There are still formalities to go through (a council meeting on July 3 and a committee meeting to finalize details on July 10), and the implementation process will take years (and will require the community’s continued engagement to make sure the community benefits we fought for remain in place for the sake of the next generation). But as we take a moment to celebrate years of hard work and amazing possibilities for the people of Oakland, I want to reflect on the distinct role of the faith community in this campaign, as seen from a glimpse at the final week.
On June 12, one of the city council’s committees met to work through a draft proposal about a warehouse project on the former Oakland Army Base. This proposal had been years in the making, and the Revive Oakland! coalition had been engaged almost from the beginning.
In some communities of faith, people talk about the moment when you’ve done all you can and there’s nothing left to do but pray. The people of faith involved with the Revive Oakland! campaign, however, recognized a spirit-led moment where prayer was not a desperate act because there was nothing left to do. It was an opportunity to breathe God’s power into those advocating for justice and dignity. It was an opportunity to call into existence the possibility of a city where people really could receive a second chance after they had served their time in prison. It was the chance to breathe life into a vision of a city where our youth could dare to hope that they could raise and support a family with a job where they worked hard and earned a fair wage and benefits. It was a moment to dream and pray into reality a city where the bullets stopped flying because Oakland was a city of opportunity for all.
We prayed and sang and named God’s vision for justice for our people for over an hour, and we laid hands on the leaders who went in to represent us. And according to the people who went in, the energy of that meeting was completely different than it might have been. The advocates for good jobs spoke out of a place of power, knowing they were grounded in God’s truth. And they spoke in a positive way, casting a vision for the city council members in the chamber. And city council members spoke with conviction about justice for people in west Oakland, and about making sure that people who have served their time get a fair chance at a job. And we handed hundreds upon hundreds of postcards and photographs of people of faith standing for jobs with dignity for the next generation in Oakland.
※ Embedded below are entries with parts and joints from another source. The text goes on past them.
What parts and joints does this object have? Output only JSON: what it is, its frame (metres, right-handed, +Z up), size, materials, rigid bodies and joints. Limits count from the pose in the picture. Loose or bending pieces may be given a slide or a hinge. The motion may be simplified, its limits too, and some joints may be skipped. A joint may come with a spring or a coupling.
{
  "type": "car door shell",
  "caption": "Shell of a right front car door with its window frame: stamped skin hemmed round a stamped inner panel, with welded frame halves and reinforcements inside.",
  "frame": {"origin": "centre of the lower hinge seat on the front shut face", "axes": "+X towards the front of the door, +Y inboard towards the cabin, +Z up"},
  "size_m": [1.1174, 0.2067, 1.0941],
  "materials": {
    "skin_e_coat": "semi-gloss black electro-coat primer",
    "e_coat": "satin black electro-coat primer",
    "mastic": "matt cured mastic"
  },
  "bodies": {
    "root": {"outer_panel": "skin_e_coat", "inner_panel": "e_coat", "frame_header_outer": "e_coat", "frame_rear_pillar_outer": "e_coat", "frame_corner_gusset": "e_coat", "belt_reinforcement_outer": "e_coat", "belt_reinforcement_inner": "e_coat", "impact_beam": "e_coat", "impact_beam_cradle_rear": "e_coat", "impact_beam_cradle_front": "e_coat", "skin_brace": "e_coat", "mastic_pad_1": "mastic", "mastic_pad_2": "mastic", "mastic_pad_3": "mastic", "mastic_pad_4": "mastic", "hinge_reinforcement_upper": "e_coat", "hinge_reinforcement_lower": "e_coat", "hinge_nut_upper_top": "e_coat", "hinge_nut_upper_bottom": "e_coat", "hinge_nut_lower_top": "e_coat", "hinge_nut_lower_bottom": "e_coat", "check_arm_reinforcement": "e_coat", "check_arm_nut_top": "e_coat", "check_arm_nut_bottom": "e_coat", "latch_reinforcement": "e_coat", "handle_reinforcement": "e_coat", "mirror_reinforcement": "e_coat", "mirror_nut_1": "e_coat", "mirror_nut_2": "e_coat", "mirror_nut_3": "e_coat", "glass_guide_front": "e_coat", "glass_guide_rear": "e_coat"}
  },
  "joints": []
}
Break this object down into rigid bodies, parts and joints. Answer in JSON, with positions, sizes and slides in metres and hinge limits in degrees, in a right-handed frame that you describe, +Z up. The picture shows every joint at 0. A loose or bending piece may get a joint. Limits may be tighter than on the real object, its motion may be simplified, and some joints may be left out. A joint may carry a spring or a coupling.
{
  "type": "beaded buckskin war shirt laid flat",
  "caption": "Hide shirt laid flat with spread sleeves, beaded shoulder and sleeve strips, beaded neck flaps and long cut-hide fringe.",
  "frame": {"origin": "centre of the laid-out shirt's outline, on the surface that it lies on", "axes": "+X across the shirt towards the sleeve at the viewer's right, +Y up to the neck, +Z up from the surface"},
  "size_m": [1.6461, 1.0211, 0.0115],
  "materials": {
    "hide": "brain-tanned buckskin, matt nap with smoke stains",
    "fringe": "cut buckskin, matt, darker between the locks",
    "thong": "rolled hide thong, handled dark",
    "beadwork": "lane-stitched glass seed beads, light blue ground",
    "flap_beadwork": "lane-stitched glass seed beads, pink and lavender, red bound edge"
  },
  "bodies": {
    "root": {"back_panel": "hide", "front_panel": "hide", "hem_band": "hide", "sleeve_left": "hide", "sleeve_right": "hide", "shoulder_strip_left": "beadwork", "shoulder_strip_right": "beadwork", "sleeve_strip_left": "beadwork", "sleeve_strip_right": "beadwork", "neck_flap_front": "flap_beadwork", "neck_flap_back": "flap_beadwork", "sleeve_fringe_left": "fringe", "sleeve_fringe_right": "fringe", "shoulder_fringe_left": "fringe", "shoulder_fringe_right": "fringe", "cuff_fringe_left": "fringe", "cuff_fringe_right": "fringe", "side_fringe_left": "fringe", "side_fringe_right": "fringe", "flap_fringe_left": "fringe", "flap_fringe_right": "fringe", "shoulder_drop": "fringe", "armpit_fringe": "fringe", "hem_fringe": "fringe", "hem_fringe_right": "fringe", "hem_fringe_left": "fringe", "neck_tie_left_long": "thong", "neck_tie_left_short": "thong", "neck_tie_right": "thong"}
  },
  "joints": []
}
I don’t want to romanticize one moment of prayer. People of faith were at the table from the beginning of this vision, and their contributions shaped not only a strong commitment to justice but also a way of engaging in this struggle from a moral place grounded in dignity, grace, compassion and conviction in equal measures. People of faith, at our best, contribute not just to the content but to the process. (In particular I have learned that lesson from working with Servant BK Woodson and Kristi Laughlin of Interfaith Committee for Worker Justice, who consistently helped me reframe my organizer instinct into a spiritual framework throughout my brief time with the campaign.) But that moment of prayer (and the powerful words spoken by people of

faith at the council meeting on June 19, and the messages from people in the pews on behalf of the formerly incarcerated and on behalf of youth and on behalf of people they had never met but knew to be brothers and sisters) symbolized for me what we are about: Muslim and Jewish and Christian and Unitarian leaders stood with and for their brothers and sisters, and they called God’s presence into the midst of a process that often dwelled in the technical. In so doing, we elevated the technical into the divine. My fervent prayer is that in the days and months and years to come, we will continue to fulfill that distinct role within the justice movement here in Oakland. As the warehouses spring up, let us make them holy and just. Amen.
Great entry. Thank you for all that you do Sandhya.